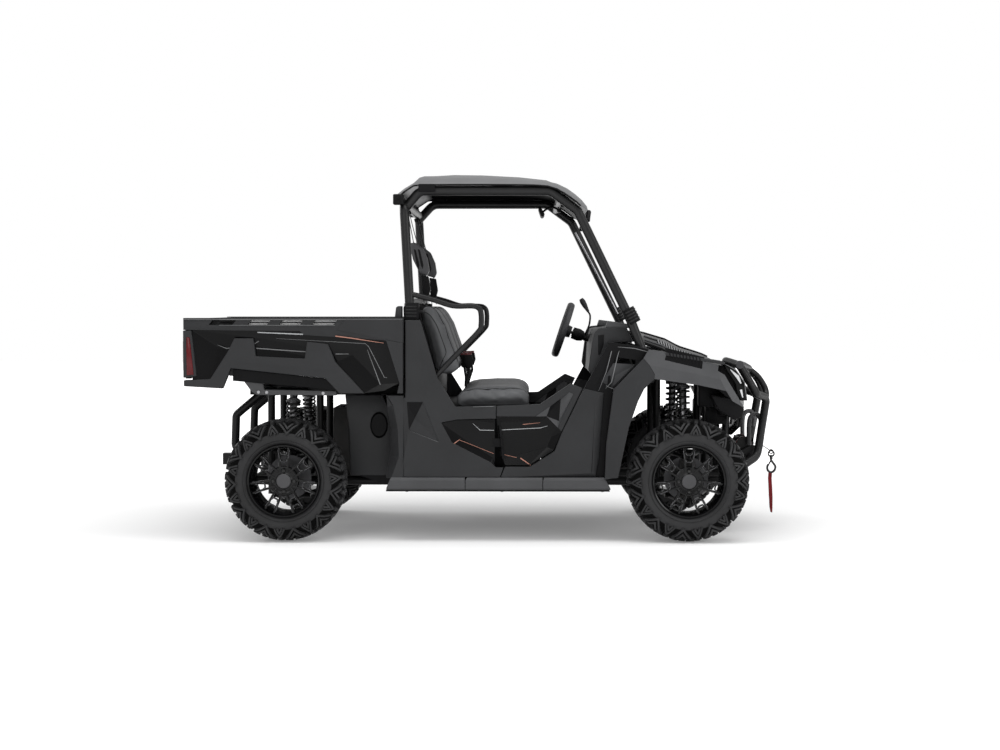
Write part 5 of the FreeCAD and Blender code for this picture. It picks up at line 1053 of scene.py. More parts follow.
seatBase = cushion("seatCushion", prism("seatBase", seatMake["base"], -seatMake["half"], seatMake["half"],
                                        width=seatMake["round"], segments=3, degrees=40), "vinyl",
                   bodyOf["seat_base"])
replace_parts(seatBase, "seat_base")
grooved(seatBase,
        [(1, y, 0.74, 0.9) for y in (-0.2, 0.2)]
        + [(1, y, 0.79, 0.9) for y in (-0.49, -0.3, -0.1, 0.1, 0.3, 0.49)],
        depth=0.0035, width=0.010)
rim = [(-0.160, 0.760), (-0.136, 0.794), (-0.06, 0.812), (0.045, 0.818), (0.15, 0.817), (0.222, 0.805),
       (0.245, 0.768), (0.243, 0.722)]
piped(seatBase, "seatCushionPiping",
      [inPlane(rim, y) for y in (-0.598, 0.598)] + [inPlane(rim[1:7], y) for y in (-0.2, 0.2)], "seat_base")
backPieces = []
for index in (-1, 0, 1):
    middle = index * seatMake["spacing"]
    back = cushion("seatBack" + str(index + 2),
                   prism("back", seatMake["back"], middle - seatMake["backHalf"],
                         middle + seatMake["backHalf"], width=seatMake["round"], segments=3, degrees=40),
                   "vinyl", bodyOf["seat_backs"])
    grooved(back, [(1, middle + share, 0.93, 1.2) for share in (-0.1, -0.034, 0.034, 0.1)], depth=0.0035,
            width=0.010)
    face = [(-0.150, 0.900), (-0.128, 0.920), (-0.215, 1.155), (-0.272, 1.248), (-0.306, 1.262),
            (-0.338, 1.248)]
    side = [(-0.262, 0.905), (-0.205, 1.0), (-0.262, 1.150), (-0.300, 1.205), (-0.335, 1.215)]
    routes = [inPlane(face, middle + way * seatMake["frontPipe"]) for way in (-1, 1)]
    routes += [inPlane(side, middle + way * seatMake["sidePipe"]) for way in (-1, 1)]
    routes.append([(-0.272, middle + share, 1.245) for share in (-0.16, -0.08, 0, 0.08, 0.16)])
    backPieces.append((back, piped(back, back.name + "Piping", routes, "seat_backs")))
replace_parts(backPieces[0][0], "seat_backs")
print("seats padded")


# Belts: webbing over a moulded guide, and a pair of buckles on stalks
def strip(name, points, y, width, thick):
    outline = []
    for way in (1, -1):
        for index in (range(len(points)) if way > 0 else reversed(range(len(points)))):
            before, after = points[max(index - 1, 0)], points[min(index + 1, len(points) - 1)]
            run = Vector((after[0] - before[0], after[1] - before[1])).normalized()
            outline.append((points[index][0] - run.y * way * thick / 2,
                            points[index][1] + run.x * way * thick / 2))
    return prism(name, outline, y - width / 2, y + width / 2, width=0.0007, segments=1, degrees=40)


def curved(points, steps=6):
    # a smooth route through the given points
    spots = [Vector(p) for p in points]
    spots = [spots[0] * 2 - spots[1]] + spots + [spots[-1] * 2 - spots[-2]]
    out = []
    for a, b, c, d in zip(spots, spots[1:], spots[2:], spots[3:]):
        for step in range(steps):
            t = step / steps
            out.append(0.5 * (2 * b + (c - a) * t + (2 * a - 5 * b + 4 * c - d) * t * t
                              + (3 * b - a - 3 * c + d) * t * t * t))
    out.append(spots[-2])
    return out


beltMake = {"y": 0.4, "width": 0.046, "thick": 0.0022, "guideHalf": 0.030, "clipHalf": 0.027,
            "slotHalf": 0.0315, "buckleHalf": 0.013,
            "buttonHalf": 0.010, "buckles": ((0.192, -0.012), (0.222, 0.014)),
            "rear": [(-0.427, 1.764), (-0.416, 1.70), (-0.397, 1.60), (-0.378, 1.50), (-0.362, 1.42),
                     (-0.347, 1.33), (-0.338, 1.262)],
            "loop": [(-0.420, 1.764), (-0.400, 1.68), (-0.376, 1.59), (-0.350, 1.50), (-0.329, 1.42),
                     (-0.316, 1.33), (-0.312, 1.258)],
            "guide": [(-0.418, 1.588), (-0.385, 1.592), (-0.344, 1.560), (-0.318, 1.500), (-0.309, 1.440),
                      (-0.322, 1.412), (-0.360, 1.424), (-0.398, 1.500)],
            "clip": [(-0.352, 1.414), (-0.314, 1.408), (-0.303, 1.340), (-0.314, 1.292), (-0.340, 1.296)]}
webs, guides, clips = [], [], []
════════
EXERCISE BRIEF » Restate the data above word for word.

RESPONSE TO THIS TASK »
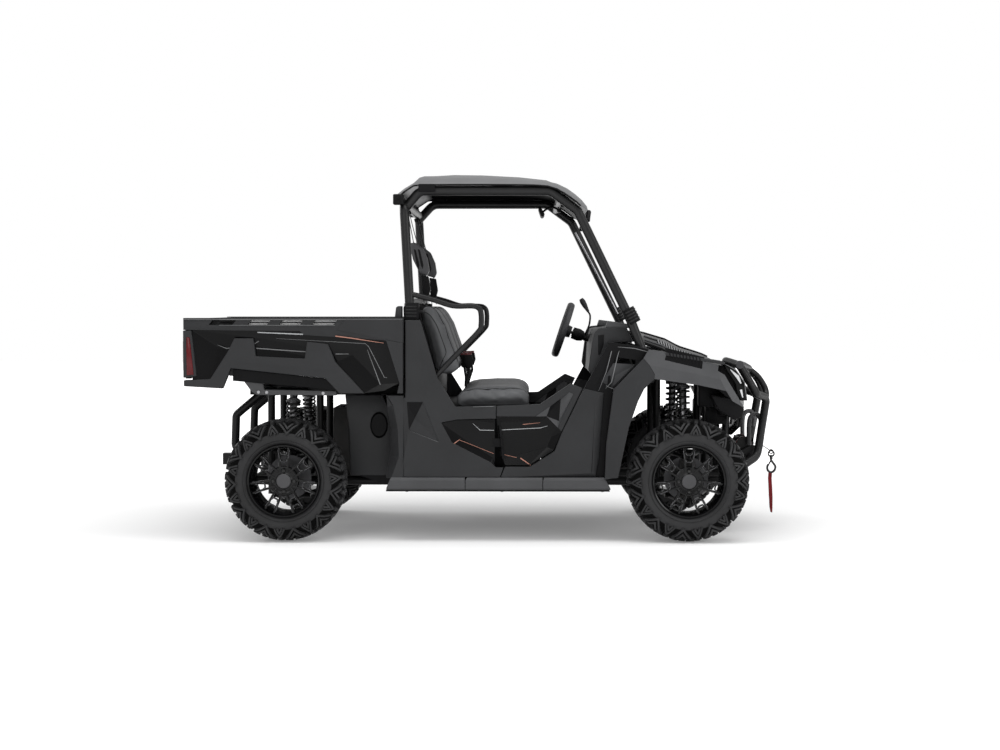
Write part 5 of the FreeCAD and Blender code for this picture. It picks up at line 1053 of scene.py. More parts follow.
seatBase = cushion("seatCushion", prism("seatBase", seatMake["base"], -seatMake["half"], seatMake["half"],
                                        width=seatMake["round"], segments=3, degrees=40), "vinyl",
                   bodyOf["seat_base"])
replace_parts(seatBase, "seat_base")
grooved(seatBase,
        [(1, y, 0.74, 0.9) for y in (-0.2, 0.2)]
        + [(1, y, 0.79, 0.9) for y in (-0.49, -0.3, -0.1, 0.1, 0.3, 0.49)],
        depth=0.0035, width=0.010)
rim = [(-0.160, 0.760), (-0.136, 0.794), (-0.06, 0.812), (0.045, 0.818), (0.15, 0.817), (0.222, 0.805),
       (0.245, 0.768), (0.243, 0.722)]
piped(seatBase, "seatCushionPiping",
      [inPlane(rim, y) for y in (-0.598, 0.598)] + [inPlane(rim[1:7], y) for y in (-0.2, 0.2)], "seat_base")
backPieces = []
for index in (-1, 0, 1):
    middle = index * seatMake["spacing"]
    back = cushion("seatBack" + str(index + 2),
                   prism("back", seatMake["back"], middle - seatMake["backHalf"],
                         middle + seatMake["backHalf"], width=seatMake["round"], segments=3, degrees=40),
                   "vinyl", bodyOf["seat_backs"])
    grooved(back, [(1, middle + share, 0.93, 1.2) for share in (-0.1, -0.034, 0.034, 0.1)], depth=0.0035,
            width=0.010)
    face = [(-0.150, 0.900), (-0.128, 0.920), (-0.215, 1.155), (-0.272, 1.248), (-0.306, 1.262),
            (-0.338, 1.248)]
    side = [(-0.262, 0.905), (-0.205, 1.0), (-0.262, 1.150), (-0.300, 1.205), (-0.335, 1.215)]
    routes = [inPlane(face, middle + way * seatMake["frontPipe"]) for way in (-1, 1)]
    routes += [inPlane(side, middle + way * seatMake["sidePipe"]) for way in (-1, 1)]
    routes.append([(-0.272, middle + share, 1.245) for share in (-0.16, -0.08, 0, 0.08, 0.16)])
    backPieces.append((back, piped(back, back.name + "Piping", routes, "seat_backs")))
replace_parts(backPieces[0][0], "seat_backs")
print("seats padded")


# Belts: webbing over a moulded guide, and a pair of buckles on stalks
def strip(name, points, y, width, thick):
    outline = []
    for way in (1, -1):
        for index in (range(len(points)) if way > 0 else reversed(range(len(points)))):
            before, after = points[max(index - 1, 0)], points[min(index + 1, len(points) - 1)]
            run = Vector((after[0] - before[0], after[1] - before[1])).normalized()
            outline.append((points[index][0] - run.y * way * thick / 2,
                            points[index][1] + run.x * way * thick / 2))
    return prism(name, outline, y - width / 2, y + width / 2, width=0.0007, segments=1, degrees=40)


def curved(points, steps=6):
    # a smooth route through the given points
    spots = [Vector(p) for p in points]
    spots = [spots[0] * 2 - spots[1]] + spots + [spots[-1] * 2 - spots[-2]]
    out = []
    for a, b, c, d in zip(spots, spots[1:], spots[2:], spots[3:]):
        for step in range(steps):
            t = step / steps
            out.append(0.5 * (2 * b + (c - a) * t + (2 * a - 5 * b + 4 * c - d) * t * t
                              + (3 * b - a - 3 * c + d) * t * t * t))
    out.append(spots[-2])
    return out


beltMake = {"y": 0.4, "width": 0.046, "thick": 0.0022, "guideHalf": 0.030, "clipHalf": 0.027,
            "slotHalf": 0.0315, "buckleHalf": 0.013,
            "buttonHalf": 0.010, "buckles": ((0.192, -0.012), (0.222, 0.014)),
            "rear": [(-0.427, 1.764), (-0.416, 1.70), (-0.397, 1.60), (-0.378, 1.50), (-0.362, 1.42),
                     (-0.347, 1.33), (-0.338, 1.262)],
            "loop": [(-0.420, 1.764), (-0.400, 1.68), (-0.376, 1.59), (-0.350, 1.50), (-0.329, 1.42),
                     (-0.316, 1.33), (-0.312, 1.258)],
            "guide": [(-0.418, 1.588), (-0.385, 1.592), (-0.344, 1.560), (-0.318, 1.500), (-0.309, 1.440),
                      (-0.322, 1.412), (-0.360, 1.424), (-0.398, 1.500)],
            "clip": [(-0.352, 1.414), (-0.314, 1.408), (-0.303, 1.340), (-0.314, 1.292), (-0.340, 1.296)]}
webs, guides, clips = [], [], []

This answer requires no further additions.